Holiday specials made for TV, such as "A Charlie Brown Christmas" and "It's the Great Pumpkin, Charlie Brown," are still regularly aired and often achieve No. 1 ratings.

Hallmark has sold more than 2 billion "Peanuts" greeting cards; more that 350 million copies of books are in print. Everything from stuffed animals to breath mints sport the images.

And now, in honor of the 60th anniversary of the strip, Andrews & McMeel has created "Celebrating Peanuts: 60 Years," which contains more than 500 pages of classic strips, the story of "Peanuts" in Schulz's own words, a look at how the strip evolved over the years and often reflected the social milieu of the times.

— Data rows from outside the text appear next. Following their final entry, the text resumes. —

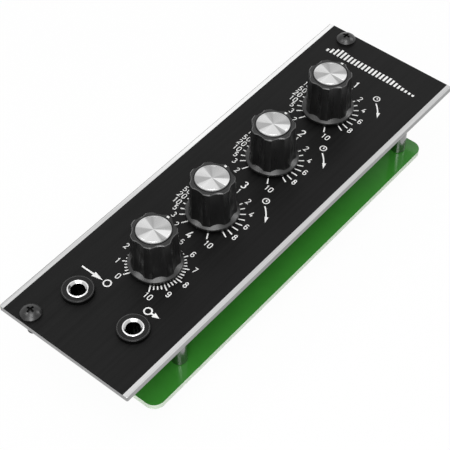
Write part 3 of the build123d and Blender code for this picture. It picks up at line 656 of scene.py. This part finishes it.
def level_dial_bands(centre):
    """Ticks and labels of the dial with even steps from 0 to 10."""
    bands = []
    last = (level_numbers - 1) * minor_steps
    for step in range(last + 1):
        angle = level_start - level_turn * step / last
        outer = tick_outer if step % minor_steps == 0 else minor_outer
        bands.append(([polar(centre, tick_inner, angle), polar(centre, outer, angle)], tick_width))
    for number in range(level_numbers):
        angle = level_start - level_turn * number / (level_numbers - 1)
        place = polar(centre, level_label_radius, angle)
        bands += [(line, digit_stroke) for line in number_strokes(str(number), place)]
    return bands


def turn_arrow(centre):
    """A curved arrow beside a dial that points the way it rises."""
    line = arc(centre, (arrow_radius, arrow_radius), arrow_start, arrow_end, 10)
    tip = arrow_end - arrow_head
    return [(line, arrow_line)], [(polar(centre, arrow_radius, tip), tip - 90, *arrow_head_size)]


def clock_bands(middle):
    """A small clock face that stands for the time in seconds."""
    hands = [(middle[0], middle[1] + clock_hands[0]), middle, (middle[0] + clock_hands[1], middle[1])]
    return [(arc(middle, (clock_radius, clock_radius), 0, 360, 24), clock_line), (hands, hand_line)]


def print_dials(finishes):
    """Three dials in seconds and one level dial, each with its knob's number."""
    for place, knob in enumerate(knob_places):
        centre = (knob.x / mm, knob.y / mm)
        if place < 3:
            bands = time_dial_bands(centre)
            arrow, heads = turn_arrow(centre)
            bands += arrow + clock_bands((centre[0] + clock_place[0], centre[1] + clock_place[1]))
        else:
            bands, heads = level_dial_bands(centre), []
        label = (centre[0], centre[1] + name_rises[place])
        strokes = number_strokes(str(place + 1), label, name_height, name_stroke)
        bands += [(line, name_stroke) for line in strokes]
        print_piece(f"dial_print_{place + 1}", bands, heads, finishes)


def print_title(finishes):
    """A row of bars whose heights rise, fall to a level, hold and die away."""
    bars = []
    for place, share in enumerate(title_shares):
        x = (place - (len(title_shares) - 1) / 2) * title_pitch
        top = title_low + share * (title_high - title_low)
        bars.append(([(x, title_low), (x, top)], title_line))
    print_piece("title_print", bars, [], finishes)


def print_jacks(finishes):
    """An arrow into the left jack and one out of the right jack."""
    bands = [
        ([(in_arrow[0], mark_level), (in_arrow[1], mark_level)], mark_arrow_line),
        (arc((in_ring, mark_level), (mark_ring, mark_ring), 0, 360, 24), mark_ring_line),
        (arc((out_ring, mark_level), (mark_ring, mark_ring), 0, 360, 24), mark_ring_line),
        ([(out_arrow[0], mark_level), (out_arrow[1], mark_level)], mark_arrow_line),
    ]
    heads = [((in_arrow[2], mark_level), 0, *in_head_size), ((out_arrow[2], mark_level), 0, *out_head_size)]
    print_piece("jack_print", bands, heads, finishes)


def seen_rays(tree):
    """1 for rays from the camera, and for those that a glossy or clear surface sends on."""
    path = tree.nodes.new("ShaderNodeLightPath")
    seen = path.outputs["Is Camera Ray"]
    for name in ("Is Glossy Ray", "Is Transmission Ray"):
        either = tree.nodes.new("ShaderNodeMath")
        either.operation = "MAXIMUM"
        tree.links.new(seen, either.inputs[0])
        tree.links.new(path.outputs[name], either.inputs[1])
        seen = either.outputs[0]
    return seen


def add_floor():
    """A pale floor that looks plain white to the camera and keeps the module's shadow."""
    mesh = bmesh.new()
    corners = [(x * floor_half, y * floor_half) for x, y in ((-1, -1), (1, -1), (1, 1), (-1, 1))]
    mesh.faces.new([mesh.verts.new((x, y, cad_box[0].z)) for x, y in corners])
    data = bpy.data.meshes.new("floor")
    mesh.to_mesh(data)
    mesh.free()
    floor = bpy.data.objects.new("floor", data)
    scene.collection.objects.link(floor)
    finish = Finish("floor")
    finish.set(Base_Color=white(0.9), Roughness=0.25, Specular_IOR_Level=0.5)
    seen = seen_rays(finish.tree)
    glow = finish.tree.nodes.new("ShaderNodeEmission")
    glow.inputs["Color"].default_value = white(1.0)
    glow.inputs["Strength"].default_value = 1.0
    blend = finish.tree.nodes.new("ShaderNodeMixShader")
    finish.fill(blend.inputs[0], finish.math("MULTIPLY", seen, floor_glow))
    finish.fill(blend.inputs[1], finish.shader.outputs[0])
    finish.fill(blend.inputs[2], glow.outputs[0])
    finish.fill(finish.tree.nodes["Material Output"].inputs[0], blend.outputs[0])
    data.materials.append(finish.material)


def light_world():
    """A dim even light on the module, in surroundings that look white."""
    world = bpy.data.worlds.new("studio")
    scene.world = world
    world.use_nodes = True
    tree = world.node_tree
    tree.nodes.clear()
    blend = tree.nodes.new("ShaderNodeMixShader")
    tree.links.new(seen_rays(tree), blend.inputs[0])
    for place, strength in ((1, world_light), (2, world_look)):
        background = tree.nodes.new("ShaderNodeBackground")
        background.inputs["Color"].default_value = white(1.0)
        background.inputs["Strength"].default_value = strength
        tree.links.new(background.outputs[0], blend.inputs[place])
    output = tree.nodes.new("ShaderNodeOutputWorld")
    tree.links.new(blend.outputs[0], output.inputs[0])


def add_lamp(name, azimuth, elevation, distance, size, power):
    """A square soft lamp that looks at the module's middle from the given direction."""
    aim = Vector((0.0, 0.0, panel_high.z))
    level = Matrix.Rotation(radians(azimuth), 3, "Z") @ Vector((1.0, 0.0, 0.0))
    away = level * cos(radians(elevation)) + Vector((0.0, 0.0, sin(radians(elevation))))
    lamp = bpy.data.lights.new(name, "AREA")
    lamp.size = size
    lamp.energy = power
    holder = bpy.data.objects.new(name, lamp)
    holder.location = aim + away * distance
    holder.rotation_euler = away.to_track_quat("Z", "Y").to_euler()
    scene.collection.objects.link(holder)


def add_camera():
    """The camera, which looks down on the module from its lower right."""
    data = bpy.data.cameras.new("camera")
    data.lens = camera_lens
    data.sensor_width = camera_sensor
    data.clip_start = camera_near
    camera = bpy.data.objects.new("camera", data)
    turn = Matrix.Rotation(radians(camera_turn), 4, "Z") @ Matrix.Rotation(radians(90.0 - camera_dip), 4, "X")
    turn = turn @ Matrix.Rotation(radians(camera_roll), 4, "Z")
    camera.matrix_world = Matrix.Translation(camera_place) @ turn
    scene.collection.objects.link(camera)
    scene.camera = camera


scene.view_settings.view_transform = "Standard"
finishes = make_finishes()
dress_nodes(finishes)
print_dials(finishes)
print_title(finishes)
print_jacks(finishes)
add_floor()
light_world()
for lamp in lamps:
    add_lamp(*lamp)
add_camera()
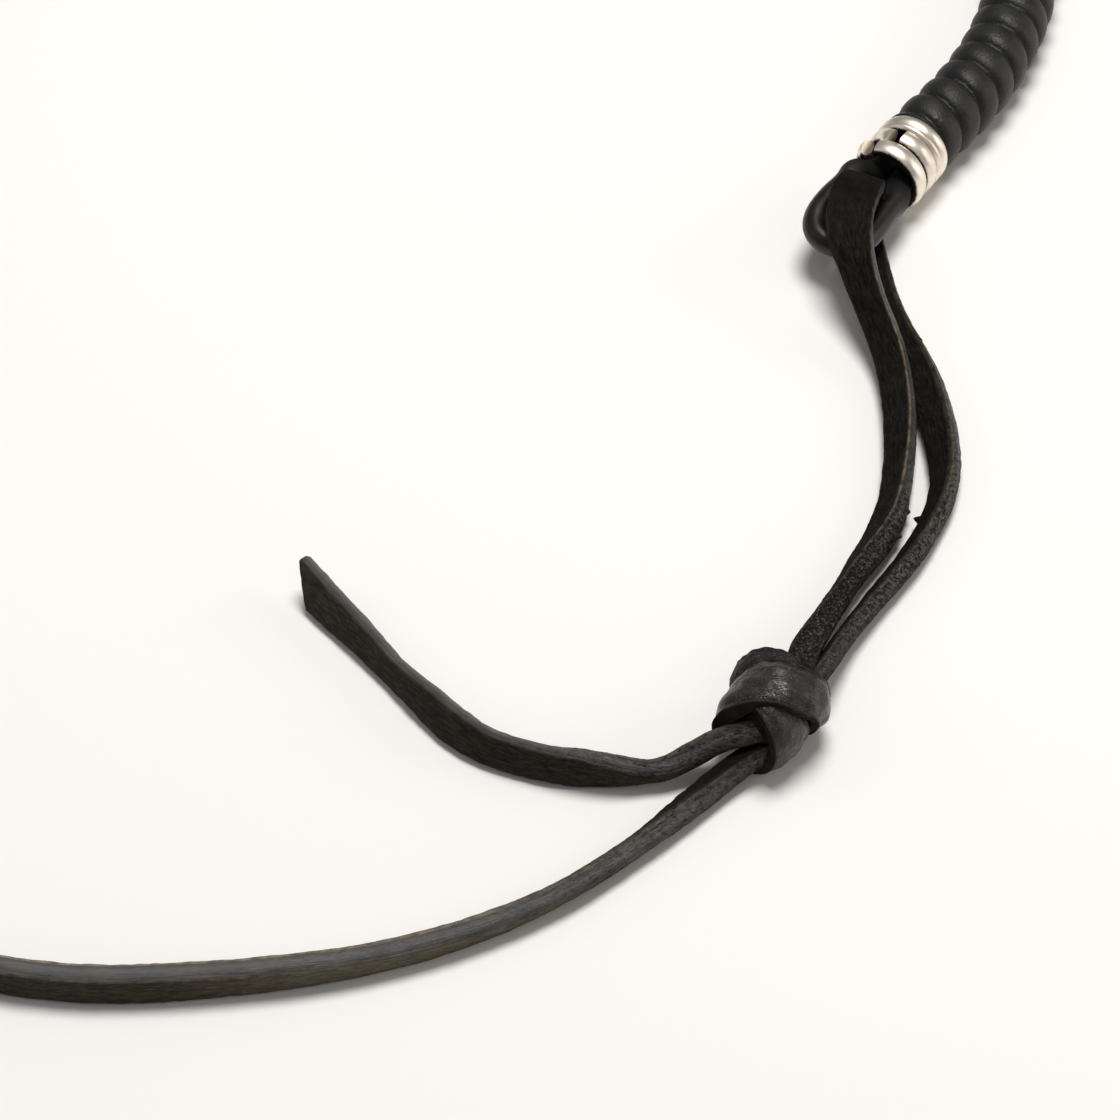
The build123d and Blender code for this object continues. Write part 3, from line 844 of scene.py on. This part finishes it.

"We decided this should be a pure glimpse of Schulz and his work," said Paige Braddock, creative director at the Charles M. Schulz Museum in Santa Rosa, Calif., who was involved with putting the anniversary edition together, and who worked with "Sparky," as he was known, for several years. "So, we decided not to have other people interpret the work, but to use only quotes from him."

He was truly a special person, she said in a telephone interview. "He had been a hero of mine, and you always worry when you actually meet your heroes that they won't be what you expect. But he was everything he should be. He was playful, always young at heart."

Braddock gives a lot of lectures on Charlie Brown, and people always want to know why his characters are so popular. "The best I can come up with is that they have intangible qualities that the average person responds to. Charlie Brown seemed real to us. Schulz's brilliance is shown in the fact that he created a sparse environment, so you could project your own context, so that you, as a fan, bring something to it."

We could all relate to Charlie trying to kick a football as Lucy pulls it away time and again, Braddock said. We could all relate to Charlie's being intimidated by the Little Red-Haired Girl, to Linus' need for a security blanket, to Lucy hanging over Schroeder's piano or giving psychiatric advice.

"There's just an honesty to the writing," Braddock said, "and you can't fake that."

Schulz always said there was a lot of his own life in the strip. "If you read the strip, you would know me."